Além do IMI estão ainda por cobrar o Imposto de Selo, IMT e IRC relativos à tal venda das seis barragens do Douro pela EDP à francesa Engie.
De lembrar que o negócio milionário da venda destas seis barragens rendeu à EDP qualquer coisa como 2 200 milhões de euros!
Os 10 municípios da região dizem-se credores de cerca de 400 milhões de euros relativos a esses impostos que ainda não foram cobrados. A Câmara de Miranda do Douro já anunciou até que vai apresentar uma queixa-crime contra várias entidades públicas envolvidas no processo, designadamente as Finanças.
Mas a cereja no cimo do bolo chegaria em fim de legislatura! Ficou-se a saber que os funcionários das Finanças vão receber um prémio de 5 000 €/cada, por quê?
Se não cobram impostos a quem os deve pagar, por qual razão são premiados?
Fala-se de prémio de produtividade e curiosamente, ou talvez não, a portaria do “prémio” é assinada pelo Secretário de Estado dos Assuntos Fiscais!
Seja em que situação for, quando alguém é chamado a ocupar cargos públicos deve levar em linha de conta a assunção das responsabilidades, a transparência dos processos, o exercício de cidadania e de gestão ética e rigorosa da “coisa pública”, da salvaguarda dos interesses das pessoas, e a valorização das expetativas face ao futuro.

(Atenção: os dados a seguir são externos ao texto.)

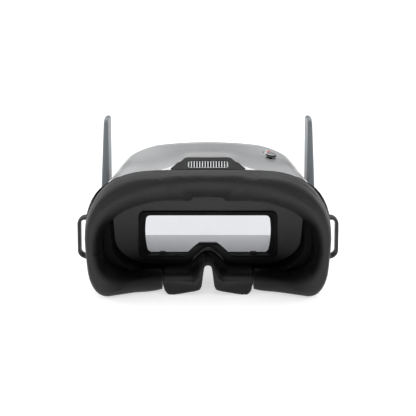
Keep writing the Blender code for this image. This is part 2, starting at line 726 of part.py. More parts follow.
def make_fan():
    x, y, z = FAN_MIDDLE
    place = along_y(x, y, z)
    half = FAN_DEPTH / 2
    frame = block("fan_frame", (FAN_SIZE, FAN_SIZE, FAN_DEPTH), DARK, place, 2.0)
    carve(frame, [disc("bore", [(11.9, -9.0), (11.9, 9.0)], DARK, place)])
    parts = [disc("motor", [(5.0, half - 1.4), (5.0, half - 0.1)], DARK, place)]
    parts.append(disc("axle", [(1.0, -half + 2.4), (1.0, half - 1.0)], DARK, place, 16))
    for turn in (0, 120, 240):
        parts.append(block("arm", (1.6, 11.0, 1.2), DARK, place @ turned(turn, "Z") @ at(0, 7.6, half - 0.8)))
    carve(frame, parts, "UNION")
    rotor = disc("fan_rotor", [(4.2, -half + 0.6), (5.0, -half + 1.2), (5.0, half - 1.8)], DARK, place)
    blades = []
    for i in range(7):
        spin = turned(i * 360 / 7, "Z") @ at(7.9, 0, -0.4) @ turned(38, "X")
        blades.append(block("blade", (6.6, 0.9, 5.2), DARK, place @ spin))
    carve(rotor, blades, "UNION")
    carve(rotor, [disc("bore", [(1.06, -half + 1.8), (1.06, half)], DARK, place, 16)])


# ---------------------------------------------------------------- antennas, loops and controls


def antenna_outline(inset):
    """(along, across) of the blade: round about the pivot, slightly tapered, with a rounded tip."""
    foot, tip, round_tip = 8.0 - inset, 7.0 - inset, 3.4
    points = []
    for i in range(9):
        a = math.pi / 2 + math.pi * i / 8
        points.append((foot * math.cos(a), foot * math.sin(a)))
    end = ANTENNA_LENGTH - inset
    for side in (-1, 1):
        arc = []
        for i in range(4):
            a = math.pi / 6 * i
            arc.append((end - round_tip * (1 - math.sin(a)), side * (tip - round_tip * (1 - math.cos(a)))))
        points += arc if side < 0 else arc[::-1]
    return points


def make_antennas():
    def skin(along):
        return ANTENNA_FOOT + (ANTENNA_TIP - ANTENNA_FOOT) * max(along, 0) / ANTENNA_LENGTH

    def back(along):
        return ANTENNA_TAPER * max(along - 10, 0) / (ANTENNA_LENGTH - 10)

    for side, sign in SIDES:
        place = pivot_place(sign)
        layers = [[(a, b, back(a)) for a, b in antenna_outline(0.7)],
                  [(a, b, back(a) + 0.7) for a, b in antenna_outline(0.0)],
                  [(a, b, skin(a) - 1.2) for a, b in antenna_outline(0.0)],
                  [(a, b, skin(a) - 0.35) for a, b in antenna_outline(0.4)],
                  [(a, b, skin(a)) for a, b in antenna_outline(1.2)]]
        blade = sweep("antenna_" + side, layers, GREY, False, place)
        ledge = ANTENNA_FOOT - 1.8
        bore = [(PIVOT_HOLE, -2.0), (PIVOT_HOLE, ledge), (5.5, ledge), (5.5, ledge + 4.0)]
        carve(blade, [disc("bore", bore, GREY, place)])
        seat = ledge + GAP
        pin = [(4.6, -8.4), (4.6, -6.9), (PIVOT_PIN, -6.9), (PIVOT_PIN, seat),
               (5.2, seat), (5.2, seat + 0.9), (4.6, seat + 1.2)]
        disc("antenna_pivot_" + side, pin, STEEL, place)


def rounded_box(x0, x1, z0, z1, radii):
    """(x, z) round a box from its lower inner corner; radii are those of its inner and outer corners."""
    inner, outer = radii
    corners = ((x0, z0, inner, 180, 1, 1), (x1, z0, outer, 270, -1, 1), (x1, z1, outer, 0, -1, -1),
               (x0, z1, inner, 90, 1, -1))
    points = []
    for x, z, r, start, dx, dz in corners:
        for i in range(5):
            a = math.radians(start + 22.5 * i)
            points.append((x + dx * r + r * math.cos(a), z + dz * r + r * math.sin(a)))
    return points


def make_loops():
    outer = (-2.0, 11.0, LOOP_HALF, (1.8, 7.0))
    hole = (2.0, 8.4, LOOP_HALF - 2.8, (1.2, 4.4))
    around = ((0.7, -3.0, outer), (0.0, -2.3, outer), (0.0, 2.3, outer), (0.7, 3.0, outer),
              (-0.5, 3.0, hole), (0.0, 2.4, hole), (0.0, -2.4, hole), (-0.5, -3.0, hole))
    top = LOOP_HALF + GAP + EAR
    pin = [(1.0, 0.4 - top), (1.0, top + GAP), (1.9, top + GAP), (1.9, top + GAP + 0.7),
           (1.4, top + GAP + 1.0)]
    for side, sign in SIDES:
        layers = []
        for inset, depth, (x0, x1, half, radii) in around:
            shape = rounded_box(x0 + inset, x1 - inset, inset - half, half - inset, radii)
            layers.append([(sign * x, depth, z) for x, z in shape])
        place = loop_place(sign)
        loop = sweep("strap_loop_" + side, [list(p) for p in zip(*layers)], DARK, True, place)
        carve(loop, [disc("bore", [(1.06, -30.0), (1.06, 30.0)], DARK, place, 16)])
        disc("loop_pin_" + side, pin, STEEL, place, 16)


def make_controls():
    place = controls_place()
    board = block("control_board", (17.0, 27.0, 1.2), GREEN, place @ at(0, 0, -10.6), 1.0)
    holes = []
    for number, x in enumerate(CONTROL_BOSSES, 1):
        spot = controls_place(CONTROL_BOSS_Y) @ at(x, 0, 0)
        holes.append(disc("bore", [(1.0, -14.0), (1.0, -8.0)], GREEN, spot, 12))
        screw("control_screw_%d" % number, spot @ at(0, 0, -11.3) @ turned(180, "X"), 5.0, 1.6, 0.75)
    carve(board, holes)

    spot = controls_place(RECORD_Y)
    switch = block("record_switch", (6.0, 6.0, 2.4), DARK, spot @ at(0, 0, -8.5), 0.6)
    carve(switch, [disc("plunger", [(1.6, -8.0), (1.6, -6.5)], DARK, spot, 12)], "UNION")
    cap = [(1.3, -5.4), (1.3, -3.5), (5.7, -3.5), (5.7, -2.6), (4.35, -2.6), (4.35, 0.3), (3.7, 0.8)]
    button = disc("record_button", cap, SILVER, spot)
    carve(button, [disc("seat", [(1.6, 0.2), (1.6, 2.0)], SILVER, spot, 16)])
    disc("record_dot", [(1.3, 0.5), (1.3, 0.9), (1.0, 1.1)], RED, spot, 16)

    spot = controls_place(JOYSTICK_Y)
    base = block("joystick_base", (12.0, 12.0, 5.4), DARK, spot @ at(0, 0, -7.0), 1.0)
    along_pin = turned(90, "Y")
    pivot = spot @ at(0, 0, GIMBAL_Z)
    carve(base, [disc("well", [(4.9, -9.0), (4.9, 2.0)], DARK, spot),
                 disc("bore", [(0.62, -8.0), (0.62, 8.0)], DARK, pivot @ along_pin, 12)])
    gimbal = disc("joystick_gimbal", [(4.1, -1.3), (4.1, 1.3)], STEEL, pivot)
    carve(gimbal, [disc("pin", [(0.55, -5.7), (0.55, 5.7)], STEEL, pivot @ along_pin, 12)], "UNION")
    cross = turned(90, "X")
    carve(gimbal, [disc("well", [(3.0, -3.0), (3.0, 3.0)], STEEL, pivot),
                   disc("bore", [(0.62, -5.0), (0.62, 5.0)], STEEL, pivot @ cross, 12)])
    rocker = disc("joystick_rocker", [(2.1, -1.1), (2.1, 1.1)], DARK, pivot, 16)
    carve(rocker, [disc("pin", [(0.55, -3.9), (0.55, 3.9)], DARK, pivot @ cross, 12)], "UNION")
    carve(rocker, [disc("bore", [(1.06, -3.0), (1.06, 3.0)], DARK, pivot, 16)])
    rise = -GIMBAL_Z
    stick = [(1.0, -1.3), (1.0, rise + 2.2), (1.6, rise + 2.6), (4.5, rise + 2.6), (4.5, rise + 3.0),
             (3.6, rise + 3.4)]
    disc("joystick_stick", stick, DARK, pivot)
    cap = [(3.2, rise + 3.7), (3.7, rise + 4.0), (3.7, rise + 4.3), (3.1, rise + 4.6)]
    disc("joystick_cap", cap, STEEL, pivot)


def make_cover_screws():
    number = 0
    for sign in (-1, 1):
        for x, z in COVER_SCREWS:
            number += 1
            screw("cover_screw_%d" % number, along_y(sign * x, COVER_FACE - 1.7, z), 9.0, 2.2, 1.0)


def build():
    for obj in list(bpy.data.objects):
        bpy.data.objects.remove(obj)
    make_housing()
    make_front_cover()
    make_cover_screws()
    make_vent()
    make_ports()
    make_foam()
    make_carrier()
    make_lens_frame()
    make_optics()
    make_tunnel()
    make_nose_guard()
    make_display()
    make_boards()
    make_fan()
    make_antennas()
    make_loops()
    make_controls()


build()
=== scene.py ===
import json
import math

import bmesh
import bpy
from mathutils import Matrix, Vector


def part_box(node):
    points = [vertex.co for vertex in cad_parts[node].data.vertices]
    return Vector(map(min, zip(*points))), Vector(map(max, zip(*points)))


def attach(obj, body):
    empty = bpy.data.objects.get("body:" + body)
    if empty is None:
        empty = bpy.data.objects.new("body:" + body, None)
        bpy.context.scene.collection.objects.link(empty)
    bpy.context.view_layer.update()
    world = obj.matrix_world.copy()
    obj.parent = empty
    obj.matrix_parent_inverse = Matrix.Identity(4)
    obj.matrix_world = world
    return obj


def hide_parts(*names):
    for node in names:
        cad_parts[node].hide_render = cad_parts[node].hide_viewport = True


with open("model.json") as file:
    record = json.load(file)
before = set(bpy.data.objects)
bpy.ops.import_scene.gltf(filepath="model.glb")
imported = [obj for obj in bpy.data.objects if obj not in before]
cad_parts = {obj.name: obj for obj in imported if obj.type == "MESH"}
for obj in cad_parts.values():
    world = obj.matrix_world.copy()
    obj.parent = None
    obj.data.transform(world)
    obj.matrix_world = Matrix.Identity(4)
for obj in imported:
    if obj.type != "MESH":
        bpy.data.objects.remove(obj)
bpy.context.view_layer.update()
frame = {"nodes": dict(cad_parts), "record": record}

# Lengths below are in millimetres in the CAD model's frame, and MM turns them into metres.
MM = 0.001
GAP = 0.3
SIDES = (("left", -1), ("right", 1))


def edge_of(node, corner, axis):
    """One coordinate of a CAD node's box, in millimetres."""
    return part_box(node)[corner][axis] / MM


FOAM_HALF_WIDTH = edge_of("foam_cushion", 1, 0)
FOAM_TOP = edge_of("foam_cushion", 1, 2)
FOAM_REAR = -40.0
FOAM_REAR_BEND = 0.002072
BASE_REAR = -24.0
BASE_BEND = 0.0012
FLANGE = 3.0
FOAM_BACKING = 0.8
RIM_BULGE = 4.6
RIM_TOP = edge_of("face_carrier", 1, 2)
GUARD_HALF_WIDTH = edge_of("nose_guard", 1, 0)
GUARD_SHEET = 2.2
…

Comunicar e saber comunicar com quem nos elegeu, é um imperativo. É fundamental. Tão fundamental como um qualquer cidadão exercer em conformidade o seu direito cívico de procurar investigar, esclarecer e conhecer todos os fundamentos que determinaram as posições dos governantes.
Assim deve funcionar a democracia se é que ainda insistem em querer reclamá-la como tal!
Para o povo, tudo isto cheira a esturro e a negócios mafiosos. Se o tal secretário de estado fosse uma pessoa garantidamente de bem, ter-se-ia demitido e denunciado a situação quando não conseguiu fazer-se obedecer. O facto de não o ter feito diz muito e tudo acerca da tal democracia de que falamos.
Diz-me aquilo que não fazes quando devias, dir-te-ei em que porcaria de mundo é que tu vives!